If we don't include the optional leading \n in the RS pattern, then each record ends up with an extra blank field, because the newline after something1 gets interpreted as a field separator. We need the newline which follows the last field to count as part of the record separation. It has to be optional because the file starts with a record separator character not preceded by a newline. Without it we get this:

$ gawk -v RS='[–-]\n' -v FS='\n' -v OFS=', ' '$1 = $1' data
Jun 6th, something2, 09:00, some text blah blah, something1,
Jun 6th, something1, 09:00, some text xxx, something1,

Extra commas, due to an extra empty field.

Kaz
  • 8,273
0

You can do that with tr and sed commands:

$ tr '\n' ',' <input_file | sed 's/-,/\n/g' | sed 's/.$//'

Jun 6th,something2,09:00,some text blah blah,something1 Jun 6th,something1,09:00,some text xxx,something1

(The second sed gets rid of trailing commas)
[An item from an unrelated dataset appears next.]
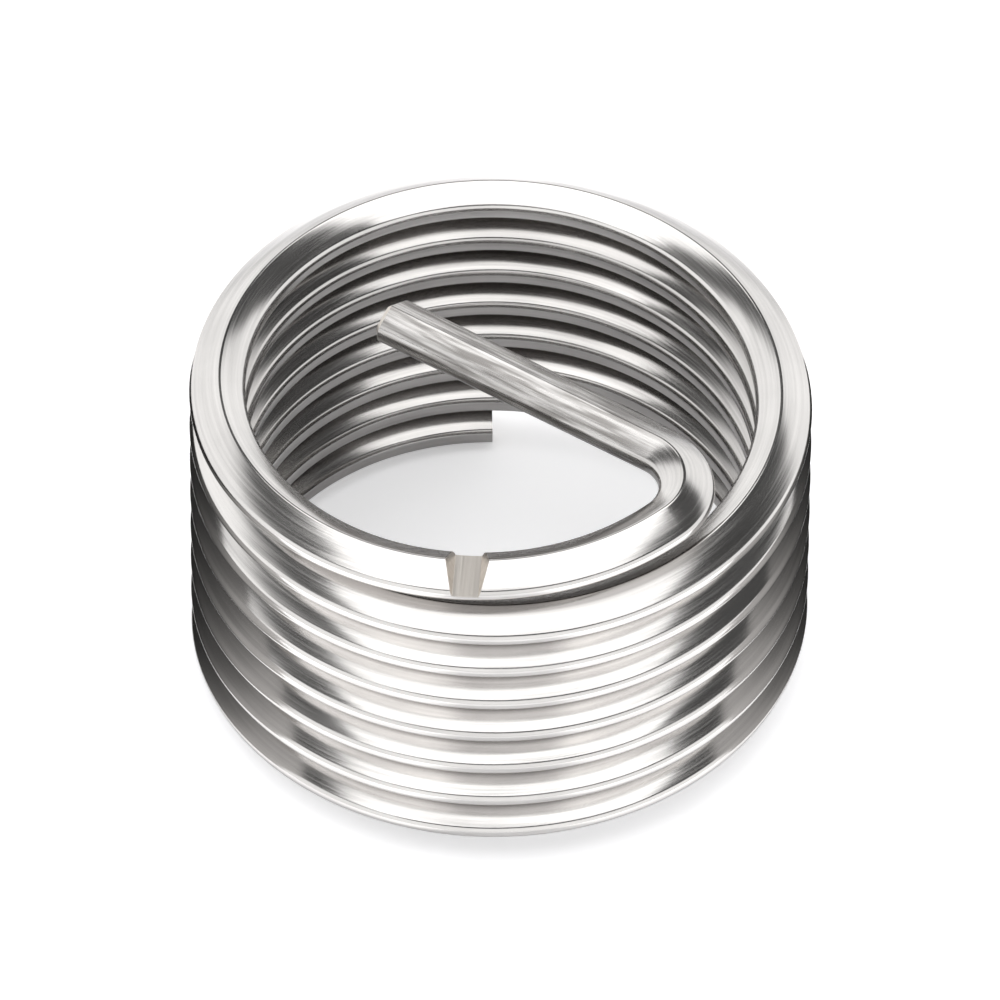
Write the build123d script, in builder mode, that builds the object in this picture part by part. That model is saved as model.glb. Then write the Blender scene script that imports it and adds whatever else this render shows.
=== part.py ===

You need to make sure the dash-lines separators in your input file are the same. They were not when I copied them to test this code.

user9101329
  • 1,004
0

Assuming you want valid CSV output, could have quotes or commas in the input, can't have newlines in the something*, some text*, etc. parts of the records, and only really have - as the record separator, here's an input file that would test a potential solution:

$ cat file
-
Jun 6th
something2
09:00
"some "text" blah blah"
"something1"
-
Jun 6th
something1
09:00
some, text, xxx
something1
-

and here is a solution using any POSIX awk and it's output which is valid CSV:

$ cat tst.awk
$1 == "-" {
    if ( NR > 1 ) {
        print ""
    }
    sep = ""
    next
}
/[",]/ {
    gsub(/^"|"$/,"")
    gsub(/"/,"\"\"")
    $0 = "\"" $0 "\""
}
{
    printf "%s%s", sep, $0
    sep = ","
}

$ awk -f tst.awk file
Jun 6th,something2,09:00,"some ""text"" blah blah","something1"
Jun 6th,something1,09:00,"some, text, xxx",something1

If that's not the output you'd want given that input then edit the example in your question to show how to handle the cases with ,s and "s in the input.